I smiled and nodded at him.
He always knew what to say. For the last few weeks I’d existed in a fog. I got
up, went to classes, rehearsal and home. Spoke when I was spoken to, went out
once or twice with Dante and some of the other dancers, minus Christy. Even
took a call from my parents. But underneath it all, my heart was bruised. I
refused to think broken, Maze bruised me. And damnit it hurt. After that night
we made love, I refused to call it anything else, even as a novice, I knew we
connected. We always had. He was inside my heart and for a moment when we’d
joined I would have sworn I was inside of his. Which made his disappearing,
again, confusing, bewildering and unforgiveable. I had more questions than
answers when it came to him. Why did he come back into my life, show me
emotions I’d never had with anyone else only to leave? Without a word, just
gone, and not returning my text or calls.
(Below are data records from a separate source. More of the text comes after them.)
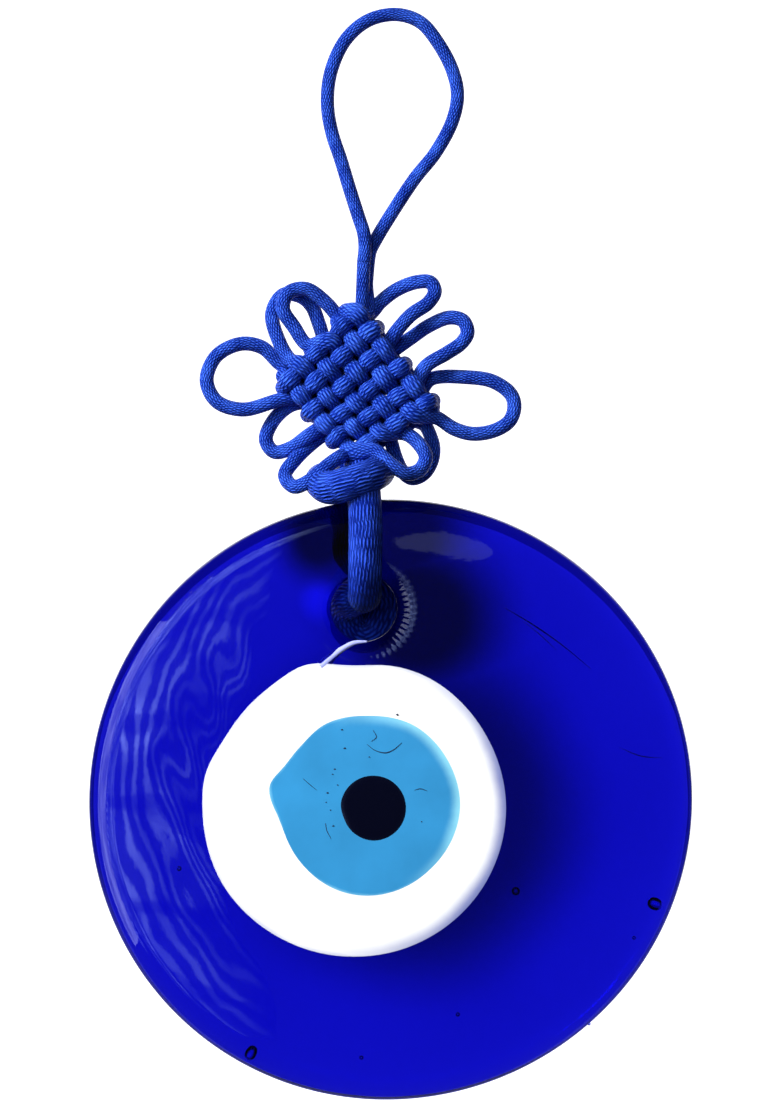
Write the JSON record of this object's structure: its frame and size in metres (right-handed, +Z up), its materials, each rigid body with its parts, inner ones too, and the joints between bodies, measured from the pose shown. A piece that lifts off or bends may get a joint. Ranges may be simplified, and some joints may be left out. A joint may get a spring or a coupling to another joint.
{
  "type": "evil eye ornament",
  "caption": "Round blue glass disc with a layered glass eye, hung from a thick lanyard below a flat woven cord knot with looped ears and a hanging loop.",
  "frame": {"origin": "the point where the hanging loop rests on its hook, at the top of the ornament", "axes": "+Z up, the eye faces -Y, +X to the right as seen from the front, +Y into the wall"},
  "size_m": [0.085, 0.021, 0.1539],
  "materials": {
    "satin_cord": "satin rattail cord, fine twisted ribs with a soft sheen",
    "lanyard_cord": "thick satin cord with coarse lengthwise ribs and a soft sheen",
    "cobalt_glass": "fire-polished transparent cobalt glass with small bubbles",
    "white_glass": "fire-polished opaque white glass",
    "light_blue_glass": "fire-polished milky light blue glass with dark flecks",
    "black_glass": "fire-polished black glass"
  },
  "bodies": {
    "hanging_loop": {"hanging_loop": "satin_cord"},
    "neck": {"neck_strands": "satin_cord"},
    "knot": {"knot_weave": "satin_cord", "knot_top_strands": "satin_cord", "ear_left": "satin_cord", "ear_upper_left_outer": "satin_cord", "ear_upper_left_inner": "satin_cord", "ear_upper_right_a": "satin_cord", "ear_upper_right_b": "satin_cord", "ear_right": "satin_cord", "ear_lower_right_outer": "satin_cord", "ear_lower_right_inner": "satin_cord", "ear_lower_left_a": "satin_cord", "ear_lower_left_b": "satin_cord", "knot_tails": "satin_cord", "lanyard": "lanyard_cord", "lanyard_wrap": "lanyard_cord"},
    "disc": {"glass_disc": "cobalt_glass", "eye_white": "white_glass", "eye_iris": "light_blue_glass", "eye_pupil": "black_glass"}
  },
  "joints": [
    {"name": "loop_bend", "type": "hinge", "parent": "hanging_loop", "child": "neck", "pos_m": [-0.004, 0, -0.032], "axis": [1, 0, 0], "range_deg": [-75, 75]},
    {"name": "neck_twist", "type": "hinge", "parent": "neck", "child": "knot", "pos_m": [-0.0046, 0, -0.039], "axis": [0, 0, 1], "range_deg": [-90, 90]},
    {"name": "disc_swing", "type": "hinge", "parent": "knot", "child": "disc", "pos_m": [-0.0046, 0, -0.0807], "axis": [0, 1, 0], "range_deg": [-12, 12]}
  ]
}
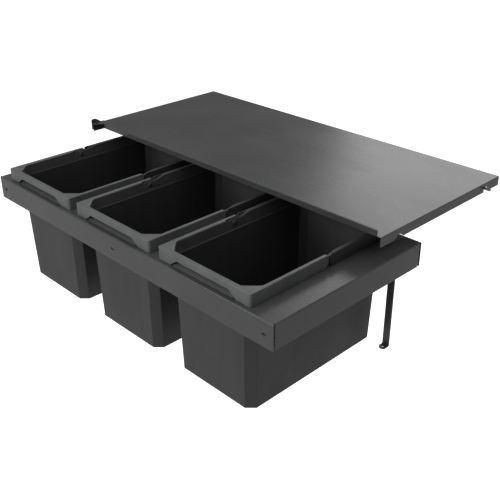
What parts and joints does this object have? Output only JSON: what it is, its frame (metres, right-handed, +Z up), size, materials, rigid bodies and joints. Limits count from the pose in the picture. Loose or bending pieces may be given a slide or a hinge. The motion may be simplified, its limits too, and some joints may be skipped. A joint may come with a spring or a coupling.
{
  "type": "pull-out cabinet waste sorter",
  "caption": "Folded steel carrier tray that holds lift-out tapered waste bins with swing-up rim bails, below a sliding folded steel cover; fits inside a kitchen cabinet.",
  "frame": {"origin": "centre of the front skirt's row of three fixing slots, on the skirt's outer face", "axes": "+X to the right along the front, +Y to the back (the way the tray goes into the cabinet), +Z up"},
  "size_m": [0.884, 0.647, 0.3066],
  "materials": {
    "powder_coated_steel": "fine-grained satin anthracite powder coat",
    "dark_coated_steel": "satin dark grey coating",
    "rivet_steel": "zinc-plated steel, dulled",
    "bin_plastic": "matt moulded polypropylene, fine grain",
    "bail_plastic": "matt moulded polypropylene, fine grain",
    "pivot_plastic": "smooth dark acetal"
  },
  "bodies": {
    "tray": {"carrier_tray": "powder_coated_steel", "left_strap": "dark_coated_steel", "right_strap": "dark_coated_steel", "left_strap_rivets": "rivet_steel", "right_strap_rivets": "rivet_steel"},
    "cover": {"cover_plate": "powder_coated_steel", "cover_left_hook": "powder_coated_steel", "cover_left_tongue": "dark_coated_steel", "cover_right_tongue": "dark_coated_steel"},
    "left_bin_body": {"left_bin": "bin_plastic", "left_bin_left_pivot": "pivot_plastic", "left_bin_right_pivot": "pivot_plastic"},
    "left_bail_body": {"left_bail": "bail_plastic"},
    "middle_bin_body": {"middle_bin": "bin_plastic", "middle_bin_left_pivot": "pivot_plastic", "middle_bin_right_pivot": "pivot_plastic"},
    "middle_bail_body": {"middle_bail": "bail_plastic"},
    "right_bin_body": {"right_bin": "bin_plastic", "right_bin_left_pivot": "pivot_plastic", "right_bin_right_pivot": "pivot_plastic"},
    "right_bail_body": {"right_bail": "bail_plastic"}
  },
  "joints": [
    {"name": "cover_slide", "type": "slide", "parent": "tray", "child": "cover", "axis": [0, 1, 0], "range_m": [-0.256, 0.14]},
    {"name": "left_bin_lift", "type": "slide", "parent": "tray", "child": "left_bin_body", "axis": [0, 0, 1], "range_m": [0, 0.022]},
    {"name": "left_bail_swing", "type": "hinge", "parent": "left_bin_body", "child": "left_bail_body", "pos_m": [-0.27545, 0.1872, 0.03915], "axis": [-1, 0, 0], "range_deg": [0, 90]},
    {"name": "middle_bin_lift", "type": "slide", "parent": "tray", "child": "middle_bin_body", "axis": [0, 0, 1], "range_m": [0, 0.022]},
    {"name": "middle_bail_swing", "type": "hinge", "parent": "middle_bin_body", "child": "middle_bail_body", "pos_m": [-0.01345, 0.1872, 0.03915], "axis": [-1, 0, 0], "range_deg": [0, 90]},
    {"name": "right_bin_lift", "type": "slide", "parent": "tray", "child": "right_bin_body", "axis": [0, 0, 1], "range_m": [0, 0.022]},
    {"name": "right_bail_swing", "type": "hinge", "parent": "right_bin_body", "child": "right_bail_body", "pos_m": [0.24855, 0.1872, 0.03915], "axis": [-1, 0, 0], "range_deg": [0, 90]}
  ]
}
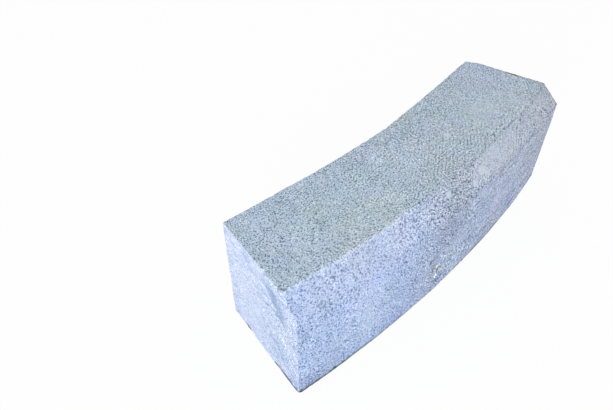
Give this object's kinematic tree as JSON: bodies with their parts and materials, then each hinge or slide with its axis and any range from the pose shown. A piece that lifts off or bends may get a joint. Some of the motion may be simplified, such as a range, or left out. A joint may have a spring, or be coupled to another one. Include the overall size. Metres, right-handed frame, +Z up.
{
  "type": "granite kerb stone",
  "caption": "Curved granite kerb stone: a solid block bent to a plan radius, standing upright, with a chamfer along the top of its convex road face and sawn radial ends.",
  "frame": {"origin": "middle of the bounding box at bed level: halfway along the stone, halfway across its box, on the underside", "axes": "+X along the length of the kerb (the chord of its curve), -Y towards the road (the convex, chamfered face), +Z up as laid"},
  "size_m": [0.796, 0.2488, 0.25],
  "materials": {
    "granite": "fine-grained blue-grey granite, bush-hammered on the top and chamfer, sawn on the ends and faces, matt"
  },
  "bodies": {
    "root": {"kerb_stone": "granite"}
  },
  "joints": []
}
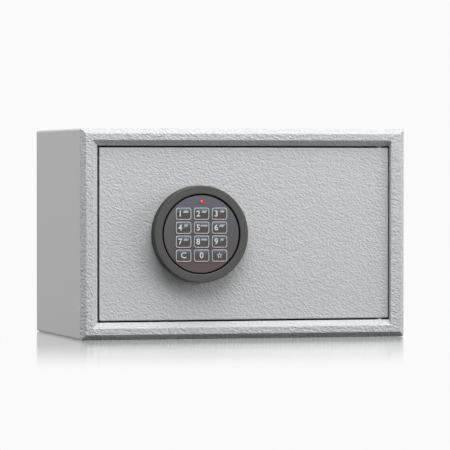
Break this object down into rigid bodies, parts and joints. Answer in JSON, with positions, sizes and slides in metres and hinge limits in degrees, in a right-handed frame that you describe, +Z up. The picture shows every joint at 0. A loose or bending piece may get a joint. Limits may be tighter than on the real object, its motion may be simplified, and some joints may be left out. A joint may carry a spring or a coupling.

Dante got us into position. I
plastered a smile on my face and looked out in to the audience and waited for
the point in the music for me to move, vowing to forget everything and just
immerse myself in the music and dance. Let it take me to that place it always
had. The movements came easily to me. I knew these steps; I’d danced them a
thousand times. Move to the far side away from Dante, sout de chat, then after
coming down I landed my turns came out of them in to an arabesque, then Dante
lifted me into the press lift. The next move was easy, after he put me down we
ran around each other to prepare for another lift. But Dante had the strength
to carry it off, and I trusted him. When we came together again he lifted, then
twisted me so I landed high on his shoulder, for the shoulder sit.

When he released me I ran
forward away from Dante, into a developpe and my foot skidded on a spot on the
floor, throwing me off center. I felt the twist and pull on my ankle then I was
falling, unable to stop it but I immediately popped back up for the remaining
eight counts. I finished my variation then I stepped to the side as Dante began
his variation. At that point as I stood still I realized the extent of the
injury from the stabbing pain shooting from her ankle and I had still to
perform the fouette in the coda.

I ignored the applause Dante
got from the crowd and pushed through the pain to think quickly. Instead of the
fouette, I piqued, turned on my uninjured foot around Dante and sauted off
stage Dante quickly following behind me. Thank God the show was over.

The moment I made it back
stage I collapsed to the ground my ankle unable to hold my weight. The pain
excruciating, resonating through every nerve in my body. Dante immediately
knelt beside me, and everyone else soon surrounded me. I think I must have
passed out for a moment from the excruciating pain running rampant through
every nerve ending in my body, starting from my ankle. I looked at my ankle and
it’s swollen three times the size it normally is. The moment Dante tried to
remove my pointe shoe I cried out and felt woozy.

The entire time I prayed this
injury not be as bad as the last time I’d injured that same ankle, a lateral
sprain. Fully aware each time you hurt an ankle the strength never quite comes
back. It’s never the same. But from the pain this was much worse.